Grande parte desse sucesso comercial e qualificatório se deve ao seu tecladista e vocalista Rick Wright.
Algumas vezes visto como um músico em segundo plano na banda, Rick Wright desempenhou um papel fundamental na sonoridade do grupo entre 1972 e 1977, arrasando nos teclados, não como um virtuose como Keith Emerson, Rick Wakeman ou Jon Lord, mas fazendo as bases perfeitas para a sonoridade proposta pelo grupo naqueles anos.
Seus sintetizadores deram o tom de frieza e expectativa a Animals, que poderia muito bem ter sido gravado por uma banda alemã de rock progressivo, mas não seria um clássico.

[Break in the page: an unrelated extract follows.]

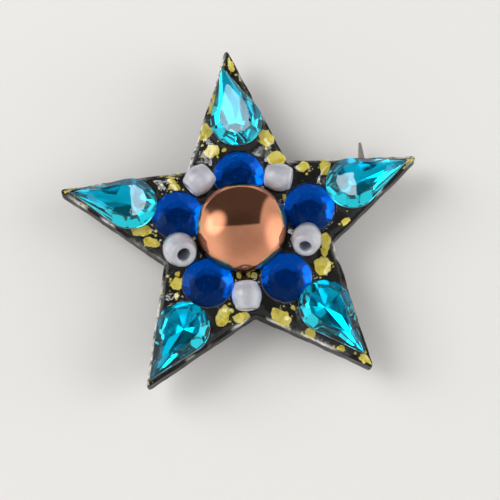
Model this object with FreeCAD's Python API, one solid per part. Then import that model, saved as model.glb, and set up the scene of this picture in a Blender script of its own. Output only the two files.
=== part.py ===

A história do Floyd, por si só, já cria essa aura em torno de qualquer lançamento, ainda mesmo nos anos 70. Observe a resenha de Tárik, como o Pink Floyd, de certa forma, incomodava.
Ao vivo, os caras eram péssimos, sinto dizer. Após ouvir vários bootlegs dessa fase, comprovei que tanto Roger Waters como David Gilmour não entravam em acordo, os dois davam umas escorregadas violentas nos vocais e pior, Waters era craque em entrar atrasado em Sheep.
Isso diminui minha paixão pelo Pink Floyd? De maneira alguma. É história, só deve ser contada e apreciada, nada mais. É até engraçado ver nossos heróis errando, afinal de contas ninguém é perfeito, "tô certo ou tô errado?", dizia Sinhozinho Malta.
Animals é recheado de "sacadas" legais, como em Sheep, quando a voz de Waters emenda com os sons de sintetizadores (mesma fómula utilizada em Gunner's Dream, do Final Cut (1981), quando sua voz emenda com o solo de sax).
David Gilmour... arrasa no disco. Um dos melhores momentos de sua carreira, genial e preciso. Guitarra nervosa e com desenhos fantásticos - ouça o disco e preste atenção nas bases que ele faz: são inteligentíssimas.
Ouvi Animals em 1986, quando o pai de meu amigo Juninho (in memoriam) trouxe uma fitinha K7 do Paraguai.
Naquela época, parece que os acontecimentos vinham de uma só vez: ouvi o disco e tempos depois li a resenha de Tárik de Souza, mas Animals permanece no quarto de minha casa, entre livros, CD's e DVD's.
Animals está na parte da prateleira onde a poeira não tem tempo de acumular.